Chris and I are sharing digs in Coventry this week, for the first, and last, time. I really feel for his wife, he’s so grumpy in the morning. He assures me this is because he’s waking up with me, rather than Rachel, but I think that’s a feeble excuse. We’re not in the same bed, you understand, just the same house. He’s got the front lounge and a camp bed, I’ve got a desk, a double bed, and an actual bedroom. I thought Chris would appreciate the cheaper room, being a family man and all, with shoes to buy, and porridge, but he’s not happy. He’s confiscated the front door key, because, and I quote, “you’ll come home drunk, and crash into my bed.” The front door opens directly into the front lounge, so if I was going to come home drunk I would probably crash into Chris’ bed, but as Chris is the one doing the coming home drunk bit, and I’m the one doing the go home early with a bag of chips bit, he’s more likely to do the crashing into his own bed bit. Whatever. There’s still no excuse for his constant moaning: ‘Seventy quid for this, it’s outrageous. Have you got my coffee? Where are my bananas?” On and on, every time I wake him up with a lovely mug of tea and a soggy biscuit. He rang me yesterday while I was charity shop shopping – “Where are my bananas?” “They’re in my hand Chris.” “Well bring them here, I want my breakfast.” “I’m in the charity shop.” “What for?” “I’m buying a fish steamer” “What for?” “Because it’s a pound if you buy a fruit slicer.” “What am I going to do about breakfast?” “I don’t care.” “I need my bananas.” On and on it goes, it’s like his bass drone in Richard for the Gregorian chants. Tuneless and unnecessary.
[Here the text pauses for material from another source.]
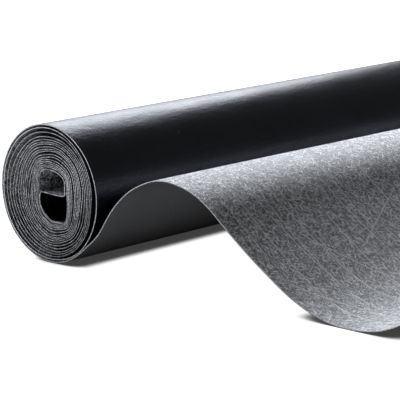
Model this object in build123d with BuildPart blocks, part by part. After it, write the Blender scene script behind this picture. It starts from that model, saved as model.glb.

But I digress. Back to the sparkler. And the bottom. My bottom. Let’s not worry about Chris, or his bottom, or his sodding bananas. My nephew came to the matinee in Newcastle, and when I ran across the middle aisle he shouted “That naked man is my uncle.” He’s obviously very proud. It warms my heart that we have the kind of relationship where he can tell complete strangers about me, even when I’m naked with a sparkler up my whoopsy. That’s lovely, that is, and I have to say it was so much more fun staying with him than Chris. He wasn’t grumpy. He used to come and play violin to me. At six in the morning. And he asked me if I wanted a banana. Now that’s what I call a friend.